I'm looking forward to a definitive answer to this one :)
Thanks,
Update: OK, let me limit all encodings to mean anything as old as ASCII and/or EBCDIC and afterwards. Sandscrit I'm not so worried about . . .
I don't know about all encodings, but at least in ASCII and <shudder> EBCDIC, the digits 0-9 all come consecutively and in increasing numeric order. Which means that all ASCII- and EBCDIC-based encodings should also have their digits in order. So for pretty much anything you'll encounter, barring Morse code or worse, I'm going to say yes.
You're going to find it hard to prove a negative. Nobody can possibly know every text encoding ever invented.

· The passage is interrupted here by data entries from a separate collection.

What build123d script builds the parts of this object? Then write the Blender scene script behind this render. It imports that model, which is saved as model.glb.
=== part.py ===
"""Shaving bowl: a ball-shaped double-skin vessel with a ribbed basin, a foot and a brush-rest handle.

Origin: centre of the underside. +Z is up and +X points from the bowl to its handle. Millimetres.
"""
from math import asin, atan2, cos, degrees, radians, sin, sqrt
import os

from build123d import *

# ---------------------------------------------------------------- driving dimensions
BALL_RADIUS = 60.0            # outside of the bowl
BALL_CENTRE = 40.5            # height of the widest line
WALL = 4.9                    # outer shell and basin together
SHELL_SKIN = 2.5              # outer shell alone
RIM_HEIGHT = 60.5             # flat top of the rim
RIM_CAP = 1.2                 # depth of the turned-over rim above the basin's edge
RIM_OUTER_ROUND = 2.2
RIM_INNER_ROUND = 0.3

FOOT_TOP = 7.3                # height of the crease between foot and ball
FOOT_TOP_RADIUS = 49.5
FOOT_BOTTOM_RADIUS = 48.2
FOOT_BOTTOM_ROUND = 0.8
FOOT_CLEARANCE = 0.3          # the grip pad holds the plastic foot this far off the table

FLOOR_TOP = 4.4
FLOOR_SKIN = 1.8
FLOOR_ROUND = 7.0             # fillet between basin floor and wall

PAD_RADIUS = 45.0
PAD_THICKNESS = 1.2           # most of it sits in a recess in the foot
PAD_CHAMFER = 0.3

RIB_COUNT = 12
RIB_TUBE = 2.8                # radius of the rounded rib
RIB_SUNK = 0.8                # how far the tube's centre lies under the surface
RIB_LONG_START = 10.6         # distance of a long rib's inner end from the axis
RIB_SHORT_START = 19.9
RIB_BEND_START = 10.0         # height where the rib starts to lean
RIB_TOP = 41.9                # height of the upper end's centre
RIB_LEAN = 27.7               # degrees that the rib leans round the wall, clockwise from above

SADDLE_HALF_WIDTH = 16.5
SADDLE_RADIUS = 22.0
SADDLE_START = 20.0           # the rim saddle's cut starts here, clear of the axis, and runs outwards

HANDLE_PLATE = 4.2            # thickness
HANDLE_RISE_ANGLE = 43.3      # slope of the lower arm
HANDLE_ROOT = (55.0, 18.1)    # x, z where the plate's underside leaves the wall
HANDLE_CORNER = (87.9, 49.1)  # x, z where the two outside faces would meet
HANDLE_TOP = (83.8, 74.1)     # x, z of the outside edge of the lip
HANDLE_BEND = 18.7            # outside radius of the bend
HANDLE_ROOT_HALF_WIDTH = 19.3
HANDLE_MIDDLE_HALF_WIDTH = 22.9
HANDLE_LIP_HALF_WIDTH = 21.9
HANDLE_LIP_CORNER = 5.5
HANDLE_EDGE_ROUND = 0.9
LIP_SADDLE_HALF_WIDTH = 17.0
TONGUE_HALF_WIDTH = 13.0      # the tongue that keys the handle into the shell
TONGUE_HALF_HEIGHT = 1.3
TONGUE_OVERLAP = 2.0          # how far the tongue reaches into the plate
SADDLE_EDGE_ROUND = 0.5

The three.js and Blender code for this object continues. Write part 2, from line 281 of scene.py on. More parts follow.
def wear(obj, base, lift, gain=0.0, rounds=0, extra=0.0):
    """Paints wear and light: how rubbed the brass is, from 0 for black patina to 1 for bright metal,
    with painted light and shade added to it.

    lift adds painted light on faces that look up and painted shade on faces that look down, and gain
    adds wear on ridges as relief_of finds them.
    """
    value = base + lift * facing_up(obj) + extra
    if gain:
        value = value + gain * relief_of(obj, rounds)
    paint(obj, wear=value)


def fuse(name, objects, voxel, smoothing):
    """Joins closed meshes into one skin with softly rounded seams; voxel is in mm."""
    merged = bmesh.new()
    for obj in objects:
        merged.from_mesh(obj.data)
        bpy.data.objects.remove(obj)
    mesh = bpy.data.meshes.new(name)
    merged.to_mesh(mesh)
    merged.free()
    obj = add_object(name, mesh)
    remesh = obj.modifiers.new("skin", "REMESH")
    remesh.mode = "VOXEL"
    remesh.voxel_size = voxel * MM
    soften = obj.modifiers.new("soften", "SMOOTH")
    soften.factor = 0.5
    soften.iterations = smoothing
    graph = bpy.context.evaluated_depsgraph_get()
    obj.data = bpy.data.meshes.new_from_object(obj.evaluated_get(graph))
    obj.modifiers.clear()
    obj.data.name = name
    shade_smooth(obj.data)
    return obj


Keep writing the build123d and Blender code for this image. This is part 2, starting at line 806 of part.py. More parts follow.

All encodings in common use today (except EBCDIC, is it still in common use?) are supersets of ASCII. I'd say you're more likely to win the lottery than you are to find a practical environment where the strict ordering of '0' to '9' doesn't hold.
Both the C++ Standard and the C standard require that this be so, for C++ and C program text.
According to K&R ANSI C it is.
Excerpt:
..."This particular program relies on the properties of the character representation of the digits. For example, the test
if (c >= '0' && c <= '9') ...
determines whether the character in c is a digit. If it is, the numeric value of that
digit is
c - '0'
This works only if '0', '1', ..., '9' have consecutive increasing values. Fortunately, this is true for all character sets...."
All text encodings I know of typically order each representation of digits sequentially. However, your question becomes a lot broader when you include all of the other representations of digits in other encodings, such as Japanese: 1234567890. Notice how the characters for the numbers are different? Well, they are actually different code points. So, I really think the answer to your question is a hard maybe, since there are so many encodings out there and they have multiple representations of digits in them.
A better question is to ask yourself, why do I need to count on digits to be in sequential code points in the first place?